Abstract

This article focuses on the essay‐manifestos of symbolist poet and classicist Viacheslav Ivanov. I discuss four essays dedicated especially to the workings of poetic thought and the task of the poet (“The Testaments of Symbolism,” “The Symbolics of Aesthetic Principles,” “Two Elements in Contemporary Symbolism,” and “Crisis of Individualism”), and identify a number of poetic tropes at work in the prose of Ivanov's argument. While offering a mythologized history of how poetic language once worked in antiquity and a program for how it ought to work now, Ivanov employs instances of the very poetic language he advocates. His recurring use of agrarian metaphors–images of the grapevine and of ears of grain–in his essays effectively creates a mythic subtext.
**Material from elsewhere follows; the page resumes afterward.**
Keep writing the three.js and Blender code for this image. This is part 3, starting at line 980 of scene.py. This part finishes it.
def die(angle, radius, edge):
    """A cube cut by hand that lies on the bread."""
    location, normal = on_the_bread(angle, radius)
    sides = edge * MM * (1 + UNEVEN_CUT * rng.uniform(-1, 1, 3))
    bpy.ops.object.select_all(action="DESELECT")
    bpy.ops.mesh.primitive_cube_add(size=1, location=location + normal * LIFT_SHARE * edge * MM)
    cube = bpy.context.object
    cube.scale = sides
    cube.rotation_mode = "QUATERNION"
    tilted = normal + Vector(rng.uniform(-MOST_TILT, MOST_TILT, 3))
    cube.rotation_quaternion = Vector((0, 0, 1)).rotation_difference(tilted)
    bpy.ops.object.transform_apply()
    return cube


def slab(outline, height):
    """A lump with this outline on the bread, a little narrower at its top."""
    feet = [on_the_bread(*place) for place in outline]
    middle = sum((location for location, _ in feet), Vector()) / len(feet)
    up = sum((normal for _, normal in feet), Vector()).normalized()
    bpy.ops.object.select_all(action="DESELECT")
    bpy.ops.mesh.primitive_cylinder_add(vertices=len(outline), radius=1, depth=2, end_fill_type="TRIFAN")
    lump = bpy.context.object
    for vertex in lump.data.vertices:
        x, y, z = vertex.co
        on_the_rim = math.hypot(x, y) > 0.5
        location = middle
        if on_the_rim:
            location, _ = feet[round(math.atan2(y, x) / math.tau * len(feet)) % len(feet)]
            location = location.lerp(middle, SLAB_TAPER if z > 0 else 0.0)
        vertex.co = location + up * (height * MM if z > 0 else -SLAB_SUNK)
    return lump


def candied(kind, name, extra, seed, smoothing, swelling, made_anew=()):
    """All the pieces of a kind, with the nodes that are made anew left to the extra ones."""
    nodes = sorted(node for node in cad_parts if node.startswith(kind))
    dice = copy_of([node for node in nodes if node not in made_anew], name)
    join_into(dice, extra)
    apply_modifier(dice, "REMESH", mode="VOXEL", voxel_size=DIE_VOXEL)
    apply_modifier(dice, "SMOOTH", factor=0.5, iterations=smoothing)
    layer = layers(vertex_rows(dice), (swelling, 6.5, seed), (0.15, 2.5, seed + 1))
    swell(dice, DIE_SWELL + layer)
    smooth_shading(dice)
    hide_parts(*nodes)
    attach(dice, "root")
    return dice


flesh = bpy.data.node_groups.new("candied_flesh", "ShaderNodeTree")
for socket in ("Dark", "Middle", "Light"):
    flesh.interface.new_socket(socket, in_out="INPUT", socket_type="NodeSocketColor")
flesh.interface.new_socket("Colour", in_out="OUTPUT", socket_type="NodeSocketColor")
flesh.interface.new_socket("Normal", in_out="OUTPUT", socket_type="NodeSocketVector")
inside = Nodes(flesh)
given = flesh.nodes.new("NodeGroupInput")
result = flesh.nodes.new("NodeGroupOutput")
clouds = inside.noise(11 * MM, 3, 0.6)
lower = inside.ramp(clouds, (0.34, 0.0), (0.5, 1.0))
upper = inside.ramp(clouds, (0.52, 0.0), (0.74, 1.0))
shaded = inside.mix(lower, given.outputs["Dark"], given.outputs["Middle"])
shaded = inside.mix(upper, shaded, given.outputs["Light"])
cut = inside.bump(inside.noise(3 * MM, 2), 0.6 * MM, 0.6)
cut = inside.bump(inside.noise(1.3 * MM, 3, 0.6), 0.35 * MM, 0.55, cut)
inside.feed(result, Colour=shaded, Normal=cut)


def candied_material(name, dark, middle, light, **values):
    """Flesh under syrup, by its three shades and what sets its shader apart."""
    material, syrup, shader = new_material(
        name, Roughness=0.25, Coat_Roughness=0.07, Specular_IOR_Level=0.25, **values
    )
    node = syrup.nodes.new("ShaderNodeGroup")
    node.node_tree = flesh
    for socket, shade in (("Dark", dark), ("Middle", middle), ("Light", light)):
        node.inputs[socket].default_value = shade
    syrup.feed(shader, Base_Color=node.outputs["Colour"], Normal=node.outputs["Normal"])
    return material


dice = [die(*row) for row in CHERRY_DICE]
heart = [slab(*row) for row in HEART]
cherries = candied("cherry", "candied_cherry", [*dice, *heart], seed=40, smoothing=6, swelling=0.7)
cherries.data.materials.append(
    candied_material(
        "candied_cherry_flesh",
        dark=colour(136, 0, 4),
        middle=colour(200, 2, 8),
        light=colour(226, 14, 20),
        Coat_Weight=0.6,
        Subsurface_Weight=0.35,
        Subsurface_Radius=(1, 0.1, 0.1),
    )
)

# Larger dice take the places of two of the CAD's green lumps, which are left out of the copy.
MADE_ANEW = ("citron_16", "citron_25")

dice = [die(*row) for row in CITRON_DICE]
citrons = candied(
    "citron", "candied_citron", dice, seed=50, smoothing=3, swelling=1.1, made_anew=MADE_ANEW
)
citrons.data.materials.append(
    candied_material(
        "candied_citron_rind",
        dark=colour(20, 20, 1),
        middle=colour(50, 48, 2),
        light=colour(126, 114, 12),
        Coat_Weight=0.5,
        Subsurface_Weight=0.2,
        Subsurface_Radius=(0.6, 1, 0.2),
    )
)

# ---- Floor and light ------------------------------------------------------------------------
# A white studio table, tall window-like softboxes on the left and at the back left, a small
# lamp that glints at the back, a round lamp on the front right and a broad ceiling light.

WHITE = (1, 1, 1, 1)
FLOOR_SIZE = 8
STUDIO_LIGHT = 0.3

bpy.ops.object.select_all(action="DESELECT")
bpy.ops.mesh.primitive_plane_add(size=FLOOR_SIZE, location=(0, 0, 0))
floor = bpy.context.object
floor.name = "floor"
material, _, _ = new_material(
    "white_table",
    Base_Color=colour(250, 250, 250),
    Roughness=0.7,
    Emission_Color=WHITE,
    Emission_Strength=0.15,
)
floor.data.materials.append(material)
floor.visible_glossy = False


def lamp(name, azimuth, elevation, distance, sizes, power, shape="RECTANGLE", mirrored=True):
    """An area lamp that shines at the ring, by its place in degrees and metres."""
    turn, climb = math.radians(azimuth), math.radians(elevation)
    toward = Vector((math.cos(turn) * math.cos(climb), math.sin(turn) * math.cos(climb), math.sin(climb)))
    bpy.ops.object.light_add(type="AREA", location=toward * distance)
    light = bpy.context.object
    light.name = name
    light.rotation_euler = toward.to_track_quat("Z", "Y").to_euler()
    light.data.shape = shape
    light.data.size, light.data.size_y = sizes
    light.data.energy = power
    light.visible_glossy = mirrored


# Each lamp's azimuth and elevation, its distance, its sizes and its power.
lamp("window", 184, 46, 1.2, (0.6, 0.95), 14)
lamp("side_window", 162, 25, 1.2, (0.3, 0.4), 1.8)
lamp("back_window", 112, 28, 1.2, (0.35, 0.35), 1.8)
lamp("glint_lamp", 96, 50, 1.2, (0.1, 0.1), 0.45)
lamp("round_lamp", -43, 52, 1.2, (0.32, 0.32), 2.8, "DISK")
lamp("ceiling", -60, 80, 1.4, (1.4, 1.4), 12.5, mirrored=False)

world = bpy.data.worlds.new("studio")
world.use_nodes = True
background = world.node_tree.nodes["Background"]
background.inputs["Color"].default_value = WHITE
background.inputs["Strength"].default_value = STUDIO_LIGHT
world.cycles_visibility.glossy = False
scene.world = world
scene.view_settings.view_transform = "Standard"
Ivanov thus invites the reader to participate, on the level of metaphor, in the ritual of the gods of the vine and grain–Dionysus and Demeter. I conclude the article with readings of two of Ivanov's lyric poems dedicated to these gods, thus bringing the framework developed in the essays to bear on poetic practice. In addition to refining Ivanov's contributions to literary modernism, the article also argues for lyric devices as capable of accomplishing intellectual and philosophical work, thus putting forth an intervention in contemporary theoretical conversations about what poetry is and what it can do.